◆ Do this: The records that follow are to be repeated without alteration.

◆ Provided material:
— BEGIN —
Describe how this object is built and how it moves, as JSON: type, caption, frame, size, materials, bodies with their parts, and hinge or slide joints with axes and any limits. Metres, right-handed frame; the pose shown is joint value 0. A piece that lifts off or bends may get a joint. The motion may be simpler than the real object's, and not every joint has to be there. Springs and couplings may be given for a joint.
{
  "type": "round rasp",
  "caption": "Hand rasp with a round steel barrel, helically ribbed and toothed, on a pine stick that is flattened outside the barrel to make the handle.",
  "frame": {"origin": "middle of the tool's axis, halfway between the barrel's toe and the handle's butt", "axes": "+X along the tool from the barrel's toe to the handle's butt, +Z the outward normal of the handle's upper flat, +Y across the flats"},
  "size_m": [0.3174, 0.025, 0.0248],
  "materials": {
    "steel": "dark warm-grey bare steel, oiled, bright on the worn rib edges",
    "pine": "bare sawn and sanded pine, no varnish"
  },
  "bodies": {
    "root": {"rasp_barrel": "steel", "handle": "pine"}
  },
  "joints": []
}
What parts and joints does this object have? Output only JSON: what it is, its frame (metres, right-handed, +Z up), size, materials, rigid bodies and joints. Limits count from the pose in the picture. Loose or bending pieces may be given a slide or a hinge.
— END —
◆ Answer to this problem:
Describe how this object is built and how it moves, as JSON: type, caption, frame, size, materials, bodies with their parts, and hinge or slide joints with axes and any limits. Metres, right-handed frame; the pose shown is joint value 0. A piece that lifts off or bends may get a joint. The motion may be simpler than the real object's, and not every joint has to be there. Springs and couplings may be given for a joint.
{
  "type": "round rasp",
  "caption": "Hand rasp with a round steel barrel, helically ribbed and toothed, on a pine stick that is flattened outside the barrel to make the handle.",
  "frame": {"origin": "middle of the tool's axis, halfway between the barrel's toe and the handle's butt", "axes": "+X along the tool from the barrel's toe to the handle's butt, +Z the outward normal of the handle's upper flat, +Y across the flats"},
  "size_m": [0.3174, 0.025, 0.0248],
  "materials": {
    "steel": "dark warm-grey bare steel, oiled, bright on the worn rib edges",
    "pine": "bare sawn and sanded pine, no varnish"
  },
  "bodies": {
    "root": {"rasp_barrel": "steel", "handle": "pine"}
  },
  "joints": []
}
What parts and joints does this object have? Output only JSON: what it is, its frame (metres, right-handed, +Z up), size, materials, rigid bodies and joints. Limits count from the pose in the picture. Loose or bending pieces may be given a slide or a hinge.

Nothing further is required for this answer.